● **Data listing**:
»»

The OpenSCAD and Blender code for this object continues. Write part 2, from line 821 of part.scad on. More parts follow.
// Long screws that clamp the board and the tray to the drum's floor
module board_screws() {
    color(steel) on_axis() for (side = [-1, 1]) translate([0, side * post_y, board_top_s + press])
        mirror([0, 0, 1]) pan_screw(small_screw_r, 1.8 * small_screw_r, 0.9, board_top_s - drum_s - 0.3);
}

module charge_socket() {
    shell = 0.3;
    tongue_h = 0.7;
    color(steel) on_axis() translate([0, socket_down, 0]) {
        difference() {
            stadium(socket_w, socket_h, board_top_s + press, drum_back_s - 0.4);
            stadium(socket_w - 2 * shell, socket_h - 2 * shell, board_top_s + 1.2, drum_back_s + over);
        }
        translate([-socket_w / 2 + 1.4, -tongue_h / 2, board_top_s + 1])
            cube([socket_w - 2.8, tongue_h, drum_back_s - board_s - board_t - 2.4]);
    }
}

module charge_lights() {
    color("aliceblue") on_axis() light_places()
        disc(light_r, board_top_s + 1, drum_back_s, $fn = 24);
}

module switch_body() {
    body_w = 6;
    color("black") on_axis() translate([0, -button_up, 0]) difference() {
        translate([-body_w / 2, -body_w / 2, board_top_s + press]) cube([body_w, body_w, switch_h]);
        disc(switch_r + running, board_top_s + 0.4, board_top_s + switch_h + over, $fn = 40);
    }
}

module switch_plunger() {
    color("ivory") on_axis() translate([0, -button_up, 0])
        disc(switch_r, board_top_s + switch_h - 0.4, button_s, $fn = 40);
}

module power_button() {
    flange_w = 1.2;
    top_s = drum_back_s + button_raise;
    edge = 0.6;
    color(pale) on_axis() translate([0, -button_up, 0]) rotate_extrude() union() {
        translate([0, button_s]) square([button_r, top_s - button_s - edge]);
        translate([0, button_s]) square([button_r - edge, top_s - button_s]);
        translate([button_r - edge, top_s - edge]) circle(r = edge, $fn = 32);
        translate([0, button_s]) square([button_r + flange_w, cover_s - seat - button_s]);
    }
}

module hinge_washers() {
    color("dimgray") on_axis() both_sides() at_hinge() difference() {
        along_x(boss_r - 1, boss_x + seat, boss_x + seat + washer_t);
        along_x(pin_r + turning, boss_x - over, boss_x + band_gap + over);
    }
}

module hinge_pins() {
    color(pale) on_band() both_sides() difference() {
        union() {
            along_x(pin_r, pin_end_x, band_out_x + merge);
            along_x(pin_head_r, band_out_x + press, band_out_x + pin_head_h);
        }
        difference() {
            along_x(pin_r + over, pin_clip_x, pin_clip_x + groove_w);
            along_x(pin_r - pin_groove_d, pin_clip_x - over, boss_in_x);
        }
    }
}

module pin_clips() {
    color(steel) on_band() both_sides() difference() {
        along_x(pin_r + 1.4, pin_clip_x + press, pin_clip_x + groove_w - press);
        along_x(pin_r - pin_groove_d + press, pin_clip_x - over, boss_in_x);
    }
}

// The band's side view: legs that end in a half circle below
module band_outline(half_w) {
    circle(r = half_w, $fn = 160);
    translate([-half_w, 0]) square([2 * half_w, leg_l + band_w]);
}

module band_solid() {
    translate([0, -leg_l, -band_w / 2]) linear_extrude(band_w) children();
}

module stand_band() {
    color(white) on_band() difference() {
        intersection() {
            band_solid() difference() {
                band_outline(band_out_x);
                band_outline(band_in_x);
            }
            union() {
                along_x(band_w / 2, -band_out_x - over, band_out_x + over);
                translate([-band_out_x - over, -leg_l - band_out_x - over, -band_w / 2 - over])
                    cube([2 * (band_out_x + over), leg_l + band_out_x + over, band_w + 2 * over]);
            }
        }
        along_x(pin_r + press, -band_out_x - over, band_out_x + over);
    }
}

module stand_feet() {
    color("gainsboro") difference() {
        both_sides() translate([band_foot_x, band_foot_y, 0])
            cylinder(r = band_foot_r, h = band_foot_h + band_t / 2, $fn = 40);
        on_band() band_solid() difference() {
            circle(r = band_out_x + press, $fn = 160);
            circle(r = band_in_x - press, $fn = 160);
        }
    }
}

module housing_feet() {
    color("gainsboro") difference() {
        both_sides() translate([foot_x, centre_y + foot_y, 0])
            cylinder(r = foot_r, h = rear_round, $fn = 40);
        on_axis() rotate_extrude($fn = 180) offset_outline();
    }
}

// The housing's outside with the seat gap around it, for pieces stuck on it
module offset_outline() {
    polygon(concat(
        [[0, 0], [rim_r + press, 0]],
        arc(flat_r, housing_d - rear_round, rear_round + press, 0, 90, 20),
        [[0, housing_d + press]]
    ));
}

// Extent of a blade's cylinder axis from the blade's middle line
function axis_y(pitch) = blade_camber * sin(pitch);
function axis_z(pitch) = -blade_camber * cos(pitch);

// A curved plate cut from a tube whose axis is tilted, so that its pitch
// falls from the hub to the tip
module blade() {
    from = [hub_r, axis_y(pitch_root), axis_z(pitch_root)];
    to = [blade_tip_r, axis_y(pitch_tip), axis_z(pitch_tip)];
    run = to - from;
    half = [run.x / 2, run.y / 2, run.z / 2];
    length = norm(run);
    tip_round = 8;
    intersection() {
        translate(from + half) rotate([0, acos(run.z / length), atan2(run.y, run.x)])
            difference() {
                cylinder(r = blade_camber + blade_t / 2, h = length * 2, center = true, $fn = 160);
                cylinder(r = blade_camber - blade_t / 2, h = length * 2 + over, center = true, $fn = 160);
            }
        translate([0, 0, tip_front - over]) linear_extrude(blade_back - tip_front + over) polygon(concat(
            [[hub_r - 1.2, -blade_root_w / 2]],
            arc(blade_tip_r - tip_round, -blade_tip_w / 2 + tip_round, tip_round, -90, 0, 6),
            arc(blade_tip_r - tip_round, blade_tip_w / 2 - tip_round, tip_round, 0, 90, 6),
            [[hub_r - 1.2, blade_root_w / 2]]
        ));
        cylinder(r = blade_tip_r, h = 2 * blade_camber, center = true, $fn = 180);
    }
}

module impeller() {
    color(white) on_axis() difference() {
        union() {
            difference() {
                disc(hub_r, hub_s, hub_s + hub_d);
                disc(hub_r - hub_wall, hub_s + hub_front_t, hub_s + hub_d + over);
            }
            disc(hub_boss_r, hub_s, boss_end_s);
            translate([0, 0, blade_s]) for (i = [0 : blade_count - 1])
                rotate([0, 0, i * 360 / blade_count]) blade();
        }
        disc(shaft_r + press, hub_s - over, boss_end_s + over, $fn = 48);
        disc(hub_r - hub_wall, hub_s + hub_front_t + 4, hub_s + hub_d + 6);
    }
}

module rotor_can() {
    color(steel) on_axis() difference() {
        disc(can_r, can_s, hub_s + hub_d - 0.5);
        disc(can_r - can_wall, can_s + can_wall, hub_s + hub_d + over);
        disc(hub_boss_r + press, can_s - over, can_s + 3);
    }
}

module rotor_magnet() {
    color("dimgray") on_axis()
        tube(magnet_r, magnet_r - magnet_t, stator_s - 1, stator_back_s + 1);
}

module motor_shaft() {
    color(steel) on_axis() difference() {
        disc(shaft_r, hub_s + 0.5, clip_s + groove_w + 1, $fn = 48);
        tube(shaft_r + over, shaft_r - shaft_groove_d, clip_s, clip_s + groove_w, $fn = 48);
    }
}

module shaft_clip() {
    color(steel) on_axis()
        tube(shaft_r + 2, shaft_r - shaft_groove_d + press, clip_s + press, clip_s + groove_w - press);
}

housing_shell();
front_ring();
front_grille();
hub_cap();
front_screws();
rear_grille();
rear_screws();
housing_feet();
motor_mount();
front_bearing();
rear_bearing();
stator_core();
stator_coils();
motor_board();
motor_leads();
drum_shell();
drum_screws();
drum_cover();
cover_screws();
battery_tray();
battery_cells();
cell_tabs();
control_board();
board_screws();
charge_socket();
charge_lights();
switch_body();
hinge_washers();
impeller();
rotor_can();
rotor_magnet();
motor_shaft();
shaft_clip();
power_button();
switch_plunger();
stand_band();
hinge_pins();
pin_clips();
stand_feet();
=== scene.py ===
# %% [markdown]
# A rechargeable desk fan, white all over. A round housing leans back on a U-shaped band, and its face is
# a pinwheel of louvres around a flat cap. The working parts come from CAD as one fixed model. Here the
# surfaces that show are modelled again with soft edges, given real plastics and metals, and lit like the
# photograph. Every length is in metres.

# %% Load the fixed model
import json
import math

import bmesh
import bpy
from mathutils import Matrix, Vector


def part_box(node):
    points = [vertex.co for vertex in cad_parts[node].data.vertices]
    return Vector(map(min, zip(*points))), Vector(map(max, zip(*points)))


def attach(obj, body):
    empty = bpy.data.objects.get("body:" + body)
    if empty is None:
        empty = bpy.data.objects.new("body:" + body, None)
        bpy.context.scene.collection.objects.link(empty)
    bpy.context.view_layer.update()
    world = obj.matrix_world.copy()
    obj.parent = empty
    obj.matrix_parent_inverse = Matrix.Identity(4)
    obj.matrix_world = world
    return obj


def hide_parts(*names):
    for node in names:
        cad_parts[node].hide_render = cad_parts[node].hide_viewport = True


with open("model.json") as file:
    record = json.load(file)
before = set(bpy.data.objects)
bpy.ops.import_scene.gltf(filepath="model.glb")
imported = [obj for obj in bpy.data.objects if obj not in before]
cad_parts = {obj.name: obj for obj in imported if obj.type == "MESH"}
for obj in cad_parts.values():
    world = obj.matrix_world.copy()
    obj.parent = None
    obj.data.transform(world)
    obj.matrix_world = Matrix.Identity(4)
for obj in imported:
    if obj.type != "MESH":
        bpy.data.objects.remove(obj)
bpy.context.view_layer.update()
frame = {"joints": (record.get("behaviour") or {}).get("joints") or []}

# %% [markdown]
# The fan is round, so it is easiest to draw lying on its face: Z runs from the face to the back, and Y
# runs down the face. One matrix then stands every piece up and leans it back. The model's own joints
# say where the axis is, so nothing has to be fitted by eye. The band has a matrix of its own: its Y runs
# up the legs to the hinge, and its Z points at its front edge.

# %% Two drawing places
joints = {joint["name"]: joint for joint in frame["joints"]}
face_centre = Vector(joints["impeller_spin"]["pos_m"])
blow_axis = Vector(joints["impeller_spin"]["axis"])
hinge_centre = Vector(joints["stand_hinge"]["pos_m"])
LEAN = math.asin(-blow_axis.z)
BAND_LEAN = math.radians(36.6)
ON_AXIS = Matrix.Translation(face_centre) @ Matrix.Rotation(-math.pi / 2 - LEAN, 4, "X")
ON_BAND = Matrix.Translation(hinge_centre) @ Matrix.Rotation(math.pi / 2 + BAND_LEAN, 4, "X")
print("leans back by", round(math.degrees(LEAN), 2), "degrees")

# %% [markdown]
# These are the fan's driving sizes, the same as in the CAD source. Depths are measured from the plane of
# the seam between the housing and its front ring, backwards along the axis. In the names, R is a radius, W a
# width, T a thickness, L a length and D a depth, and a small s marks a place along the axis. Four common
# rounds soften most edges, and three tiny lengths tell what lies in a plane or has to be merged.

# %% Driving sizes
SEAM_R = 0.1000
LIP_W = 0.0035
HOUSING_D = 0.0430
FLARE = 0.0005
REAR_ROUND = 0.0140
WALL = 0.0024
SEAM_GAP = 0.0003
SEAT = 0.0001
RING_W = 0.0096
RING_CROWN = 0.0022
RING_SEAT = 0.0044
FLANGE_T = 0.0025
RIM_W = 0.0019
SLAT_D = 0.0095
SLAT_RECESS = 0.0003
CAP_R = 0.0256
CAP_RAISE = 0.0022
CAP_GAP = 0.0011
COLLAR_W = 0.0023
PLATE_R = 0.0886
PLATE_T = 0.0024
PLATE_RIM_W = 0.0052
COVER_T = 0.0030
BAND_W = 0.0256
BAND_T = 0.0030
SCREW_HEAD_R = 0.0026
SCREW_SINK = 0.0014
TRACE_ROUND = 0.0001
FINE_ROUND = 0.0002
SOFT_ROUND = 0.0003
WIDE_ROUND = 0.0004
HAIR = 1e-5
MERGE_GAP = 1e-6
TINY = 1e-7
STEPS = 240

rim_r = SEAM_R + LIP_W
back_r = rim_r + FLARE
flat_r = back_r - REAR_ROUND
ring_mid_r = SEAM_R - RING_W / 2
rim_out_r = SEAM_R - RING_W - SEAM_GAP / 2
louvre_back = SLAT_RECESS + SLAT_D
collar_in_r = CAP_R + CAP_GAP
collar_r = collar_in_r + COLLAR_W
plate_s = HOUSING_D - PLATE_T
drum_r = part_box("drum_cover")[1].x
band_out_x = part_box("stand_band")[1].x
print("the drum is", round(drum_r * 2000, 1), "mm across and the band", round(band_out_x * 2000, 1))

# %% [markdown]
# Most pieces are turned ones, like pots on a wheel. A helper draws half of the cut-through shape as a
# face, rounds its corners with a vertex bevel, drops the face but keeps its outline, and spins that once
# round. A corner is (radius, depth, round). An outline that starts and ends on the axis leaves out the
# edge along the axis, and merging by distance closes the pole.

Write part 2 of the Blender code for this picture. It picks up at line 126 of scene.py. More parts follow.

««

Begin at the line that has "before = set(bpy.data.objects)" in the entries above; stop after the line that has "# up the legs". Transcribe exactly those lines and no others.

before = set(bpy.data.objects)
bpy.ops.import_scene.gltf(filepath="model.glb")
imported = [obj for obj in bpy.data.objects if obj not in before]
cad_parts = {obj.name: obj for obj in imported if obj.type == "MESH"}
for obj in cad_parts.values():
    world = obj.matrix_world.copy()
    obj.parent = None
    obj.data.transform(world)
    obj.matrix_world = Matrix.Identity(4)
for obj in imported:
    if obj.type != "MESH":
        bpy.data.objects.remove(obj)
bpy.context.view_layer.update()
frame = {"joints": (record.get("behaviour") or {}).get("joints") or []}

# %% [markdown]
# The fan is round, so it is easiest to draw lying on its face: Z runs from the face to the back, and Y
# runs down the face. One matrix then stands every piece up and leans it back. The model's own joints
# say where the axis is, so nothing has to be fitted by eye. The band has a matrix of its own: its Y runs
# up the legs to the hinge, and its Z points at its front edge.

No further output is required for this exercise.